We get on the road and drive through Avola, the home of Nero d'Avola wine and also famous for its almond orchards. We are hoping to find a winery, or perhaps a restaurant, but it is mid-afternoon on a Sunday and the town is almost deserted. Time for a break. We return to our apartment in Pozzallo and snack on bread, prosciutto, cheese and tomatoes.
The question of the parking ticket is still unanswered. Rick convinces me to go out on the main street and talk to a policeman. "People are always nicer to women" he says, which any woman will tell you is not true, but I agree to give it a try. Eventually, I find a policewoman on the street, show her the ticket, and tell her that I don't understand. She confirms that it is for parking in a "zona pedonale" , that we owe 39 euros, and that I can pay it at the police station "domani matina" (tomorrow morning). What a relief! I smile broadly and thank her profusely. She looks a bit puzzled- why would someone seem so delighted to be told they owe 39 euros? But in my mind, I am 200 euros richer. Now we can go out and have pizza for dinner!
We have delicious pizzas at the Pizzeria Cabrera (also recommended by Saro). For about 10 euros each we have a good local wine, and more pizza than we can ever dream of eating. We take away a large box of the leftovers when we leave.
The next day, Katherine and Leah catch the bus to Siracusa for the night. Rick and I pack up the apartment, pay our parking ticket (another linguistic adventure!) and drive back to Marina di Ragusa, where we prepare Aisling for guests. Next up, the Valley of the Temples in Agrigento!
06/05/2012, Crotone, Italy
They say time heals all things. But that does not seem to count for boats. It doesn't matter if your boat is 25 years old or almost brand new. If you leave your boat idle for a few months and do not use the systems, some things that were working perfectly before you left will have stopped working when you return. Bonnie and I have returned to our families and work each winter since we left Nova Scotia in '07 and as a result system problems have frequently been an issue when we return. This year, it was the refrigeration. It was working like a charm when we shut it down last October. When we got back to the boat in April, it started up OK, but then stopped. Sometimes it would run for two or three hours, but sometimes it would only run for a minute. I checked the manual, the water pump, and emailed the supplier, all to no avail.

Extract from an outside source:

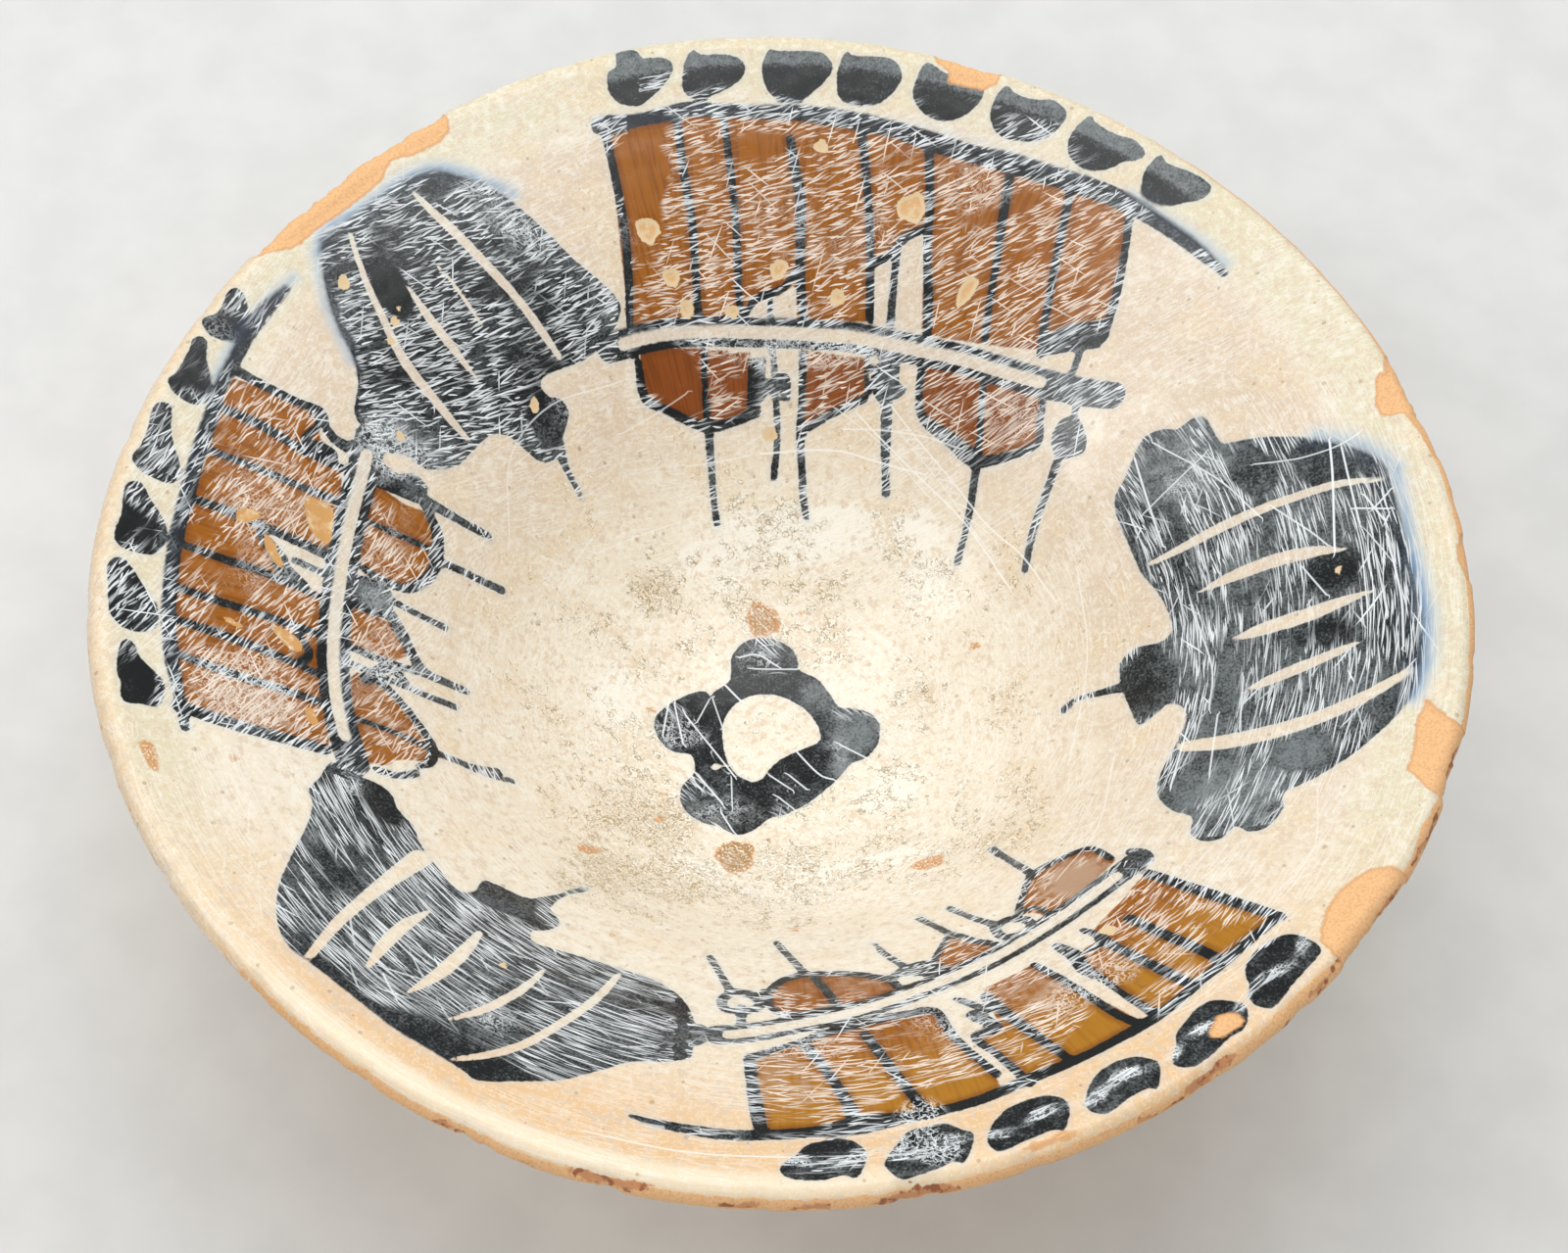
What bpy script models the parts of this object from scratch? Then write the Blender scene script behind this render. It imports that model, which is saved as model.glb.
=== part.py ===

Our friends in the marina told us that Paulo was the man to call. Paulo is an interesting guy, I like him. He is Italian, of course and has a very limited knowledge of English. Later he told us that he is fluent in French and loves languages, but has great difficulty with English. We got by though, through a combination of English, French, Italian and sign language. On a side note I am quite proud of the fact that I am almost fluent in sign language (my own version of course).
After a few calls Paulo finally came and then came again and again and yet again. An intermittent problem is not easy to solve. To his credit he continued eliminating potential problems through his troubleshooting methodology. Finally after a consult with an associate he decided to change the dryer filter and the refrigerant, after vacuuming out the old cocktail of refrigerants I had been using. When you are on the move like us from country to country you don't get much choice in refrigerants. The result of the vacuuming and new refrigerant was amazing. Not only did the freezer start working but it is getting colder faster and holding its cold longer. We are now only running the system for about 60-90 minutes per day whereas the last number of years it was 180 minutes per day. I can now highly recommend R415B refrigerant for any of you that have old systems that were designed to be run on the now illegal R12. Thank you Paulo.
Over the years, other systems that have stopped or had problems upon our arrival have been the windlass, the wind generator, the engine, the toilet and the outboard. Now that I think about it, the refrigeration has been on the list more than the others over the years, including last year!
It seems to me that keeping these systems working is a great reason to keep on cruising and not stop. I know, I know, as Bonnie keeps reminding me the same issues apply to families and friends; if you don't keep in contact problems may develop there as well. It's probably a right brain, left brain thing. It's a tough old world and attention and balance are required to keep all our "systems" working smoothly.
|Italy (Mainland) 2012||
The sad reality is that during periods when we're doing the most interesting things, we have no time to write about them. Since our last posting, we've attended the Noto flower festival (where we tasted the best gelato in the world) and explored the "Valley of the Temples" in Agrigento. Katherine and Leah took trips to Modica, Siracusa and Palermo, and Leah flew home from Palermo. We've visited Caltegirone, where we traipsed through dozens of ceramics shops. We've sampled Sicilian wine, Modica chocolate and cannoli at every opportunity. We returned to Syracuse for a fabulous lunch and yet another visit to the market. In short, we've been busy, and we've been eating well. Surprisingly, we seem to be losing weight rather than gaining it, maybe because of the pace we've been keeping. It almost seems like we've driven down every side road in southeastern Sicily. The rental car and gasoline costs have skyrocketed, but so have the memories. If we don't try to capture some of these adventures in writing soon, the memories will melt away into the obscure land of forgotten details, along with those of our visits to Delos, Mystras and other "missed blog" locations.We'll do our best to catch up over the next week.
Our two weeks with Katherine seemed to have gone by in a flash. We said goodbye to her on Wednesday afternoon, when she took the bus to Catania airport. From there we went straight to a goodbye lunch with friends Chris and Sandra (Deep Blue), Ni and Krissy (Finalmente) and Dan and Judy (Koa), then back to the boat to prepare for our departure from the marina the next morning. It was hard to be saying so many goodbyes all at once, and we were feeling pretty glum that evening. But on Thursday we sailed (well, actually motored) to Siracusa, and our friend Kathy MacGillivary has hopped onboard for a short visit. We're looking forward to "showing her the town" in one of our favourite destinations!